Sono trascorse appena poche ore dalla presentazione, subito dopo la riunione del Consiglio dei ministri di ieri sera, della legge delega per la riforma del processo civile, e si susseguono dichiarazioni e prese di posizioni che, mentre salutano con un certo favore alcune novità, prima tra tutte la possibilità data al debitore nel corso della procedura di esecuzione, di acquistare l'immobile oggetto di espropriazione, non risparmiano critiche alla riforma. L'appunto più ricorrente è che, con l'abbandono dell'atto di citazione a beneficio del ricorso, ma soprattutto con la previsione di tempi superiori a quelli attuali per l'instaurazione della causa e la celebrazione della prima udienza, quella di compressione, la riforma avrebbe già fallito proprio con riferimento al punto che, per espressa ammissione dei suoi ideatori, ne avrebbe giustificato il varo, cioè la riduzione della durata del processo.
Uno tra i primi ad intervenire è stato il presidente del Coordinamento delle associazioni forensi Luigi Maria Vitali con un contributo che di seguito riproduciamo, invitando i nostri lettori ad intervenire a loro volta.

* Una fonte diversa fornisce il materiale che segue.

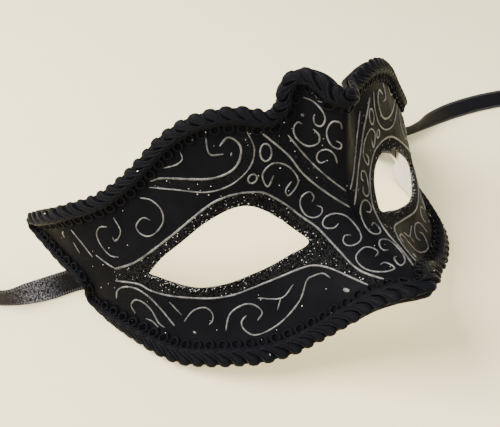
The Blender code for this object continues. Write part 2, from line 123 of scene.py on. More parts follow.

Molti mi hanno contattato chiedendomi cosa ne penso della riforma del processo civile. Premetto che, prima di esprimere una opinione in merito, dovranno approfondirsi gli studi su tutti i punti della riforma e che, pertanto, quello odierno è un commento a caldo. Vi dico, allora, che non sono riuscito a leggere l'intero impianto normativo. Non sono riuscito perchè mi sono dovuto fermare. La battuta di arresto alla lettura mi è stata data dall'eliminazione dell'atto di citazione quale atto introduttivo del giudizio.
Com'è noto, i termini a comparire relativamente alla vocatio in ius, erano fissati, nel caso della citazione, in 90 giorni. OAggi è previsto un tempo complessivo di 200 giorni entro il quale il giudice dovrà fissare l'udienza. Premesso che non ho visto alcuna previsione di perentorietà dei termini per il giudice, già un processo inizierà con 110 giorni di ritardo. E l'esperienza ci insegna che non sarà così: come nel processo del lavoro, assisteremo a fissazioni di udienza lontane anni. Un bel passo avanti, non c'è che dire! Mi ha fatto sorridere il concetto di perimetro della causa. E, d'altronde, le battute sui social fioccano impietose. In realtà mi sembra che non ci sia niente da ridere. Oggi parlavo con un Collega e amico. Mi diceva che tutto ciò che sta accadendo, in civile, in penale, è normale, è giustificabile: se non si possono risolvere i problemi della giustizia mettendo mano al portafoglio, devi toccare il rito. Ho riflettuto su quelle parole. Il punto è, però, che oggi questo legislatore non tocca il rito. Non si limita a questo! Intacca (non tocca) Diritto e Diritti. Calpesta principi radicati nei secoli, in nome di un giustizialismo più vecchio che nuovo ed in nome della preminenza dei mercati. Mi sembra che stiamo tornando nel Medioevo. Quando la regola era "per pugnam sine iustitia". Ho paura che, a furia di riforme che ci privano della Giustizia, finiremo a dirimere le controversie "per pugnam". E mi sento troppo vecchio per iscrivermi ad un corso di arti marziali.